By Nikolas Xenofontos from easy-forex
EUR/USD
The Euro weakened at the start of the new week against the US Dollar due to heightened risk aversion in the market. World equities fell sharply as the cost of insuring Italian and Spanish debt climbed higher. The pair opened at 1.3086 and fell as low as 1.3032 following last Friday’s Non Farm Payrolls data from the US. NFP figures disappointed investors after it was revealed that the US economy added fewer than expected new jobs in March, raising fears about the global economic recovery. Expectations about a third round of quantitative easing by the Federal Reserve continue to dominate price action and focus now turns to announcements from US officials which may provide further signs about the Fed’s stimulus plans. US Fed Chairman Ben Bernanke spoke about the US economy saying that the economy has yet to fully recover and that financial institutions need to hold more capital to protect financial stability.
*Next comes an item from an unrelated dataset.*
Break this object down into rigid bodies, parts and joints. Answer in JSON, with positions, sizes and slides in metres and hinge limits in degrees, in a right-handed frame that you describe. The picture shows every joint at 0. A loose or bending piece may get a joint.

The single currency remains under pressure as market players are concerned about the debt problems of the eurozone periphery countries such as Italy and Spain, which is pushing the Italian and Spanish government bond yields higher. Focus now turns to the eurozone Industrial Production and the US inflation data.
GBP/USD
The British Pound declined versus the US Dollar on Tuesday, weighed by a strong US Dollar. Bernanke said during his speech that the US economy has a long way to go until it fully recovers following last week’s poor NFP data. Investors are now worried about the global economic recovery, which is hurting the demand for riskier assets. Negative sentiment dominates the markets as world equities turned lower and Spanish bond yields came under pressure weighing on the Sterling. The pair opened at 1.5878 then rose to 1.5929 before it sharply dropped to 1.5808. Focus now turns to the UK Trade Balance expected later this week.
EUR/JPY
The single currency plummeted versus the Japanese Yen this week after the Bank of Japan interest rate decision. BoJ refrained from further policy easing and unanimously decided to keep its monetary policy unchanged. The Yen advanced following the decision but it remains fragile ahead of forecasts for the Japanese economy due on 27 April. The pair opened at 106.37 this week and slid to 105.96. The pair declined by 3.8% during the previous week.
EUR/GBP
The Euro edged higher against the British Pound on Tuesday rising as high as 0.8272 after opening at 0.8241 on Monday. Sterling appeared significantly weak today as risk aversion dominated the currency markets and investors’ demand for riskier assets fell. Eyes now turn to Spain and the Spanish bond yields while investors are still worried about the recession in the eurozone.
USD/CHF
The Greenback rebounded against the Swiss Franc during the previous week. On Monday, the pair opened at 0.9179 and is trading in a range between 0.9143 and 0.9208. The Swiss Franc strengthened last week following the higher than expected inflation data from Switzerland. The Swiss National Bank cited deflation as a reason to intervene and, given the latest positive figure, market tested and momentarily pierced though the 1.20 Euro Swiss Franc floor. The SNB set a floor at 1.20 last September for the Euro versus the Swiss Franc in order to protect its exports. No major economic data is expected this week from Switzerland.